Sunday, September 12, 2004


Milk's good friends in high places

Milk, always presented as the healthiest of beverages, has suffered from two trends, one long-term and the other short-term. The long-term one is the trend for kids to drink soft drinks in place of milk (American consume twice as much soda as milk). The second, short-term is the impact of low-carb dieting among adults, where milk is strongly discouraged. People are generally drinking milk a lot less than ever before.

But the US government wants that to change. Its Dietary Guidelines Advisory Committee recently endorsed that each adult consume three servings of dairy products a day, a 50% increase from current intake. The committee reports to the US Department of Health and Human Services and to the Agriculture department. It is likely that the committee's advice will finds its way into a revision of the notorious "Food Pyramid," which helps set government nutrition policy.

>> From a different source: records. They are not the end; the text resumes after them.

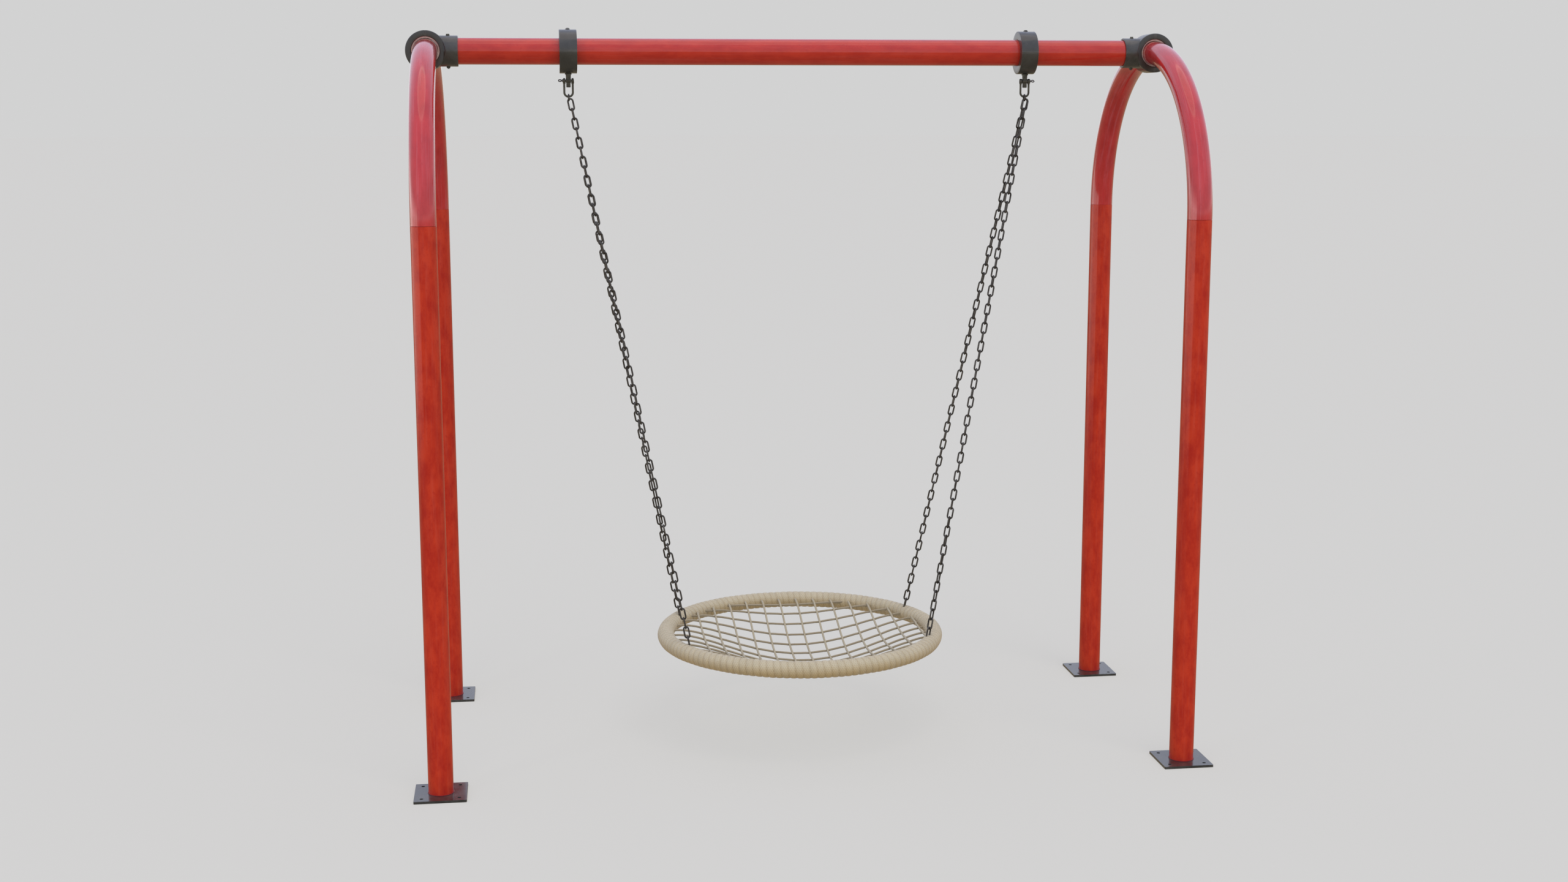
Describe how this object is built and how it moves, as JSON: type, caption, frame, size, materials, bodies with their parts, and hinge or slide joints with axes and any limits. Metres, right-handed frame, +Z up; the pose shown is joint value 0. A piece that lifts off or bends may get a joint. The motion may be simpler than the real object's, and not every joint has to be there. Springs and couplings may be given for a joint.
{
  "type": "nest swing",
  "caption": "Free-standing nest swing: a round rope-wound seat ring with a sagging rope net, hung by chains from a round beam on arched tubular end frames.",
  "frame": {"origin": "on the ground, under the middle of the beam, at the level of the base plates' undersides", "axes": "+X along the beam to the right, +Y from front to back, +Z up"},
  "size_m": [3.144, 1.492, 2.91],
  "materials": {
    "red_paint": "glossy powder coat",
    "black_paint": "glossy black paint",
    "black_casting": "satin black coated casting",
    "forged_steel": "dark oiled forged steel",
    "zinc_steel": "dull zinc plating",
    "chain_steel": "dark galvanised steel, worn",
    "bush_nylon": "plain nylon",
    "padding_foam": "closed-cell foam",
    "rope": "beige braided rope, matt"
  },
  "bodies": {
    "frame": {"beam": "red_paint", "left_arch": "red_paint", "right_arch": "red_paint", "leg_front_left": "red_paint", "leg_front_right": "red_paint", "leg_rear_left": "red_paint", "leg_rear_right": "red_paint", "base_plate_front_left": "black_paint", "base_plate_front_right": "black_paint", "base_plate_rear_left": "black_paint", "base_plate_rear_right": "black_paint", "collar_inner_left": "black_casting", "collar_outer_left": "black_casting", "collar_screw_upper_left": "zinc_steel", "collar_screw_lower_left": "zinc_steel", "socket_bolt_left": "zinc_steel", "clamp_upper_left": "black_casting", "clamp_lower_left": "black_casting", "hanger_lug_left": "forged_steel", "hanger_nut_left": "zinc_steel", "pin_bush_left": "bush_nylon", "collar_inner_right": "black_casting", "collar_outer_right": "black_casting", "collar_screw_upper_right": "zinc_steel", "collar_screw_lower_right": "zinc_steel", "socket_bolt_right": "zinc_steel", "clamp_upper_right": "black_casting", "clamp_lower_right": "black_casting", "hanger_lug_right": "forged_steel", "hanger_nut_right": "zinc_steel", "pin_bush_right": "bush_nylon"},
    "swing": {"chain_front_left": "chain_steel", "chain_eye_front_left": "chain_steel", "chain_front_right": "chain_steel", "chain_eye_front_right": "chain_steel", "chain_rear_left": "chain_steel", "chain_eye_rear_left": "chain_steel", "chain_rear_right": "chain_steel", "chain_eye_rear_right": "chain_steel", "shackle_left": "forged_steel", "shackle_pin_left": "forged_steel", "top_ring_left": "chain_steel", "shackle_right": "forged_steel", "shackle_pin_right": "forged_steel", "top_ring_right": "chain_steel", "ring_core": "zinc_steel", "padding_front": "padding_foam", "rope_wrap_front": "rope", "padding_rear": "padding_foam", "rope_wrap_rear": "rope", "padding_left": "padding_foam", "rope_wrap_left": "rope", "padding_right": "padding_foam", "rope_wrap_right": "rope", "net_front_left": "rope", "net_front_middle": "rope", "net_front_right": "rope", "net_rear_left": "rope", "net_rear_middle": "rope", "net_rear_right": "rope"}
  },
  "joints": [
    {"name": "swing_pivot", "type": "hinge", "parent": "frame", "child": "swing", "pos_m": [0.01, 0, 2.7045], "axis": [1, 0, 0], "range_deg": [-60, 60]}
  ]
}
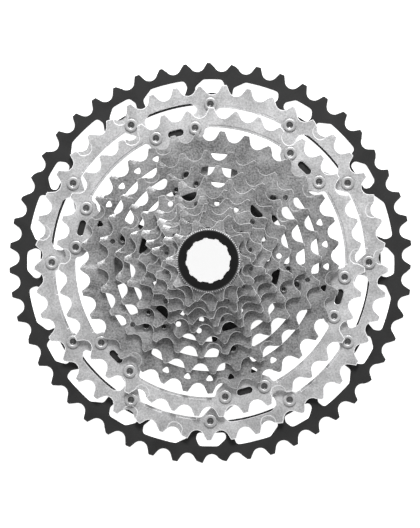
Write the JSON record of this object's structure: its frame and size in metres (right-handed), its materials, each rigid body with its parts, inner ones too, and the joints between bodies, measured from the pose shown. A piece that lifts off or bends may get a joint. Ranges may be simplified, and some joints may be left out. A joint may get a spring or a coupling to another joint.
{
  "type": "cassette sprocket",
  "caption": "Stack of toothed chain sprockets on riveted spiders and a splined bore, closed by a threaded lockring.",
  "frame": {"origin": "centre of the bore on the back face of the largest sprocket", "axes": "+Z along the axle from the largest sprocket to the lockring, +Y to the top of the front view"},
  "size_m": [0.2083, 0.2077, 0.045],
  "materials": {
    "black_anodised": "satin black anodised",
    "bright_silver": "bright satin, lightly grained",
    "satin_steel": "satin nickel plated steel",
    "rivet_steel": "polished steel",
    "spacer_alloy": "matt grey",
    "washer_steel": "bright knurled steel",
    "black_gloss": "gloss black anodised"
  },
  "bodies": {
    "large_cluster": {"sprocket_51t": "black_anodised", "sprocket_45t": "bright_silver", "sprocket_39t": "bright_silver", "rear_spider": "black_anodised", "outer_rivet_1": "rivet_steel", "outer_rivet_2": "rivet_steel", "outer_rivet_3": "rivet_steel", "outer_rivet_4": "rivet_steel", "outer_rivet_5": "rivet_steel", "outer_rivet_6": "rivet_steel", "outer_rivet_7": "rivet_steel", "outer_rivet_8": "rivet_steel", "outer_rivet_9": "rivet_steel", "outer_rivet_10": "rivet_steel", "outer_rivet_11": "rivet_steel", "outer_rivet_12": "rivet_steel", "inner_rivet_1": "rivet_steel", "inner_rivet_2": "rivet_steel", "inner_rivet_3": "rivet_steel", "inner_rivet_4": "rivet_steel", "inner_rivet_5": "rivet_steel", "inner_rivet_6": "rivet_steel", "inner_rivet_7": "rivet_steel", "inner_rivet_8": "rivet_steel", "inner_rivet_9": "rivet_steel", "inner_rivet_10": "rivet_steel", "inner_rivet_11": "rivet_steel", "inner_rivet_12": "rivet_steel"},
    "mid_cluster": {"sprocket_33t": "satin_steel", "sprocket_28t": "satin_steel", "sprocket_24t": "satin_steel", "mid_carrier": "black_anodised", "mid_rivet_1": "rivet_steel", "mid_rivet_2": "rivet_steel", "mid_rivet_3": "rivet_steel", "mid_rivet_4": "rivet_steel", "mid_rivet_5": "rivet_steel", "mid_rivet_6": "rivet_steel", "upper_rivet_1": "rivet_steel", "upper_rivet_2": "rivet_steel", "upper_rivet_3": "rivet_steel", "upper_rivet_4": "rivet_steel", "upper_rivet_5": "rivet_steel", "upper_rivet_6": "rivet_steel"},
    "cog_21": {"sprocket_21t": "satin_steel", "spacer_21_18": "spacer_alloy"},
    "cog_18": {"sprocket_18t": "satin_steel", "spacer_18_16": "spacer_alloy"},
    "cog_16": {"sprocket_16t": "satin_steel", "spacer_16_14": "spacer_alloy"},
    "cog_14": {"sprocket_14t": "satin_steel", "spacer_14_12": "spacer_alloy"},
    "cog_12": {"sprocket_12t": "satin_steel", "spacer_12_10": "spacer_alloy"},
    "cog_10": {"sprocket_10t": "satin_steel"},
    "washer": {"lock_washer": "washer_steel"},
    "lockring": {"lockring": "black_gloss"}
  },
  "joints": [
    {"name": "mid_cluster_slide", "type": "slide", "parent": "large_cluster", "child": "mid_cluster", "axis": [0, 0, 1], "range_m": [0, 0.027]},
    {"name": "cog_21_slide", "type": "slide", "parent": "mid_cluster", "child": "cog_21", "axis": [0, 0, 1], "range_m": [0, 0.0165]},
    {"name": "cog_18_slide", "type": "slide", "parent": "cog_21", "child": "cog_18", "axis": [0, 0, 1], "range_m": [0, 0.0128]},
    {"name": "cog_16_slide", "type": "slide", "parent": "cog_18", "child": "cog_16", "axis": [0, 0, 1], "range_m": [0, 0.0092]},
    {"name": "cog_14_slide", "type": "slide", "parent": "cog_16", "child": "cog_14", "axis": [0, 0, 1], "range_m": [0, 0.0055]},
    {"name": "cog_12_slide", "type": "slide", "parent": "cog_14", "child": "cog_12", "axis": [0, 0, 1], "range_m": [0, 0.003]},
    {"name": "cog_10_slide", "type": "slide", "parent": "cog_12", "child": "cog_10", "axis": [0, 0, 1], "range_m": [0, 0.004]},
    {"name": "washer_slide", "type": "slide", "parent": "cog_10", "child": "washer", "axis": [0, 0, 1], "range_m": [0, 0.0051]},
    {"name": "lockring_turn", "type": "hinge", "parent": "washer", "child": "lockring", "pos_m": [0, 0, 0.04405], "axis": [0, 0, 1], "range_deg": [0, 1800]}
  ],
  "couplings": [
    {"joint": "washer_slide", "follows": "lockring_turn", "m_per_rad": 0.00015915}
  ]
}
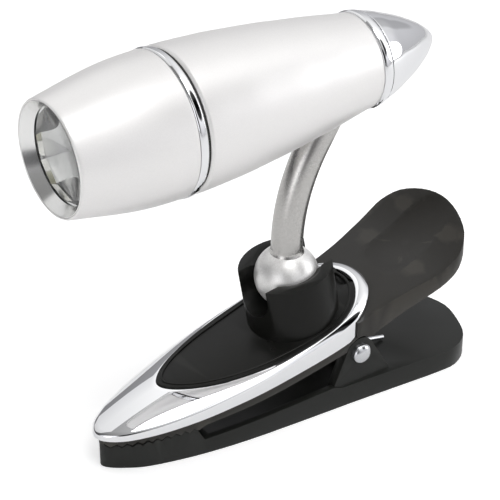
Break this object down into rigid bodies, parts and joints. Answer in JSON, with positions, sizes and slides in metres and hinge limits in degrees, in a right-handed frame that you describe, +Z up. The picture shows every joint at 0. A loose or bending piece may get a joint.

Most independent scientists are skeptical, believing that, in the words of one pubic health professor, "There is no nutritional requirement for dairy at all… Huge parts of the world do not even consume dairy." (Wall Street Journal, "How Milk Got A Major Boost By Food Panel", 8/30/2984).

As that WSJ article points out, the new mandate can be closely linked to the dairy industry and its allies. The dairy industry, through its National Dairy Council, has just "coincidentally" started a new "3-a-Day" ad program. There of 13 committee members have received funding from the group in recent years, one of whom was the chief drafter of dairy section. Much of the scientific evidence cited was from studies financed by the dairy industry.

In fact, as the article points out, "On the dietary committee, 10 members have received funding from food-industry groups, served on corporate boards or participated in other industry-related activities." The nutritional-industrial complex supports much of the nutrition research at universities.

Any increase in dairy consumption will be a major plus for companies like Danone, Nestle, Kraft (Altria), and Dean Foods that own major dairy assets. Their tactic is to make sure the scientific research favors that aim, by compromising the motives of research apparatus. Then they help populate the policy groups with exactly those researchers that owe them a debt of gratitude. There's no suggestion that the researchers are bribed to lie, but the influence on what research gets done and what evidence gets the spotlight is clear.